Без Путина. Политические диалоги с Евгением Киселевым - страница 51
А почему раньше они оказались вне контроля государства?
Нефтяные компании перешли в частные руки в основном в 1995–1996 годах. Следующие годы цена на нефть была не высокой. Видимо, поэтому правительства того периода не ставили перед собой в числе приоритетных задачу изъятия нефтяных сверхдоходов, которых тогда и не было.
Государство Российское при всем желании имеет очень мало влияния на формирование цены на нефть. Она может упасть до очень низкого уровня, и тогда нефтяные компании с трудом сводят концы с концами, как это было в 1998 году. Потом может взлететь до небес, как весной-летом 2008 года, затем опять резко упасть, как это случилось буквально через полгода. Когда же нефть стоит дорого, нефтяные компании начинают получать сверхдоходы, что несправедливо.
Постойте, а как же рынок, частная собственность, конкуренция? И где грань между справедливостью и несправедливостью? Ведь нефтяной бизнес только в обывательском представлении устроен примерно так: лопату воткнул в землю, и нефть пошла. Продали нефть — рассовали деньги по карманам, накупили дорогие автомобили, виллы, яхты, частные самолеты. Добыча нефти, особенно в условиях России, дело трудное, требующее огромных затрат: эксплуатация и ремонт существующего оборудования, закупка нового, совершенствование технологий, инфраструктуры, системы управления, что очень важно — разведка новых месторождений. Нефтяные компании вынуждены тратить значительную часть доходов на инвестиции в дальнейшее производство…

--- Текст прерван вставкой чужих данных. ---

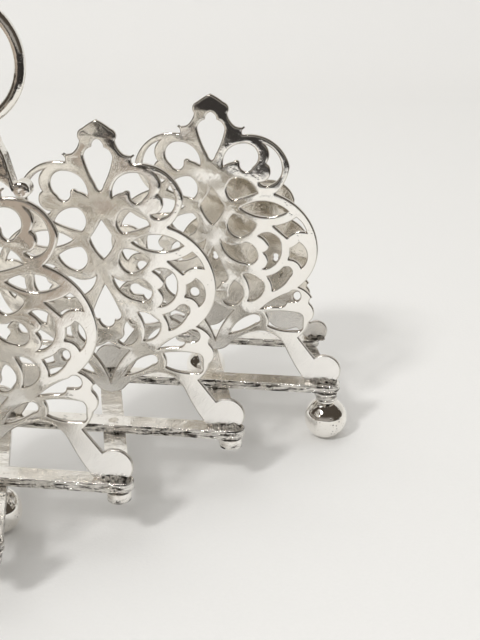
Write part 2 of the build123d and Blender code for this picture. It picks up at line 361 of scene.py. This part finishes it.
# The end plates' low tone: painted shade.
SHADED_END_SILVER = (0.64, 0.58, 0.50, 1.0)

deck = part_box("plate_middle")[0].z


def plate_metal(name, high, low):
    """The finish of a plate, between a bright tone and a darker one; the end plates' darker tones are
    painted shade.
    """
    material, tree, shader = metal(name)
    clouds = group_node(tree, tarnish, Cloud_Size=70.0, Amount=0.28, Freckles=0.12)
    pitting = group_node(tree, pits, Scale=900.0, Amount=0.35)
    wear = group_node(tree, scratches, Angle=-0.75, Spread=0.35, Fineness=1.3)
    spot = place(tree, "ShaderNodeTexCoord").outputs["Object"]
    height = place(tree, "ShaderNodeSeparateXYZ", {0: spot}).outputs["Z"]
    satin = ramp(tree, height, deck + MIRROR_ABOVE, deck + SATIN_BELOW)
    rim = place(tree, "ShaderNodeAttribute", attribute_name="rim").outputs["Fac"]
    colour = blend_colours(tree, clouds["Clouds"], high, low)
    colour = blend_colours(tree, clouds["Freckles"], colour, BROWN_TARNISH_AND_SHADE)
    # Partly painted light: the satin legs and pads get a lighter, cloudless silver, for their brushed
    # finish and for the bright floor light they catch.
    colour = blend_colours(tree, satin, colour, SATIN_SILVER_AND_PAINTED_LIGHT)
    across = place(tree, "ShaderNodeAttribute", attribute_name="across").outputs["Fac"]
    outer = ramp(tree, combine(tree, "ABSOLUTE", across, 0.0), 0.45, 0.75)
    swell = spread(tree, outer, PILLOW_INSIDE, PILLOW_OUTSIDE)
    pillow = place(tree, "ShaderNodeBevel", {"Radius": swell}, samples=12).outputs["Normal"]
    flat = place(tree, "ShaderNodeNewGeometry").outputs["True Normal"]
    level = place(tree, "ShaderNodeVectorMath", {0: pillow, 1: flat},
                  operation="DOT_PRODUCT").outputs["Value"]
    # Painted shade: where the rounded edge turns away from the flat face it is browned, drawing a dark
    # line round every opening.
    painted_edge_shade = combine(tree, "MULTIPLY", ramp(tree, level, 0.99, 0.86), 0.5)
    colour = blend_colours(tree, painted_edge_shade, colour, BROWN_TARNISH_AND_SHADE)
    # Painted shade as well: the sawn walls of the openings are browned to deepen those outlines.
    colour = blend_colours(tree, combine(tree, "MULTIPLY", rim, 0.45), colour, BROWN_TARNISH_AND_SHADE)
    # The lowest 2.2 mm of each plate, just over its bar, is browned in broken patches.
    foot_darkening = combine(tree, "MULTIPLY", ramp(tree, height, deck + FOOT_DARKENING_TALL, deck), 0.75)
    broken = place(tree, "ShaderNodeTexNoise",
                   {"Vector": spot, "Scale": 420.0, "Detail": 4.0, "Roughness": 0.65}).outputs["Fac"]
    foot_darkening = combine(tree, "MULTIPLY", foot_darkening, ramp(tree, broken, 0.4, 0.6))
    colour = blend_colours(tree, foot_darkening, colour, BROWN_TARNISH_AND_SHADE)
    tree.links.new(colour, shader.inputs["Base Color"])
    polish = spread(tree, clouds["Clouds"], 0.035, 0.09)
    polish = combine(tree, "ADD", polish, combine(tree, "MULTIPLY", satin, 0.14))
    tree.links.new(combine(tree, "ADD", polish, combine(tree, "MULTIPLY", rim, 0.06)),
                   shader.inputs["Roughness"])
    wave = group_node(tree, waviness, Slow=42.0, Quick=230.0, Quick_Share=0.22)
    sunk = combine(tree, "MULTIPLY", pitting["Depth"], -1.0)
    brushed = combine(tree, "MULTIPLY", wear["Height"], spread(tree, satin, 0.15, 1.0))
    tree.links.new(
        bumps(tree, (wave["Height"], 0.0003), (sunk, 0.00006), (brushed, 0.00002), normal=pillow),
        shader.inputs["Normal"],
    )
    return material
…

Давайте расставим все по местам. Я всегда был за то, чтобы добыча нефти и газа была в руках частных компаний. Чтобы в нефтяной отрасли была конкурентная среда. Чтобы частные нефтяные компании имели совершенно ясные и прозрачные условия работы. Ведь речь идет о добыче нефти, об эксплуатации недр. Когда же нефть еще в земле, она, как и все природные ресурсы, по закону принадлежит нам с вами, значит, представляющему нас государству. Рост цен на нефть на мировом рынке мало связан с хорошей или плохой работой нефтяных компаний. Поэтому излишек, полученный при высокой цене, не является заработанным собственно предприятиями. Такие сверхдоходы должны в значительной своей части направляться в государственные фонды для использования на общественные цели.
Конечно, вы правы: требуются инвестиции для поддержания и модернизации производственного потенциала, надо внедрять новые технологии, вести поиск новых месторождений. Причем неизвестно, окупятся ли затраты на разведку — будет найдена нефть или нет. А даже если будет найдена, то какими будут условия добычи, себестоимость? Это все нужно учитывать, поэтому дискуссии у нас шли очень долгие и обстоятельные. Мы вовсе не хотели, чтобы новая система налогообложения оказалась для нефтяников разорительной.
Если правильно понимаю, речь шла о том, чтобы определить такой уровень цены на нефть, выше которого все доходы от ее продажи изымаются в виде налогов? Но чтобы у нефтяных компаний оставалось достаточно средств на развитие, этот уровень должен быть и не слишком низким?
Именно. Но не менее важно было одновременно определить и другой уровень: цену на нефть, при которой нефтяники практически не смогут ничего платить государству, — на случай, если цены упадут катастрофически. Это был ключевой момент. Он вызывал, пожалуй, самые жаркие споры. Ведь тогда у всех были свежи воспоминания, правда, о недолгом, но очень болезненном периоде, когда цена на нефть упала до 8 долларов за баррель и большинство российских нефтяных компаний работали если не себе в убыток, то уж точно на пределе рентабельности. Доходов хватало только на то, чтобы покрыть текущие издержки, — средняя себестоимость производства нефти в России действительно гораздо выше, чем в других нефтедобывающих странах. «Как обезопасить себя от повторения ситуации 1998 года?» — это был ключевой вопрос для нефтяников.
Вы хотите сказать, что для нефтяных олигархов, как тогда называли владельцев и руководителей нефтяных компаний, гораздо важнее было получить законодательные гарантии, что в случае нового падения цен им не придется платить разорительные налоги, нежели бороться за сохранение сверхприбылей при высоких ценах?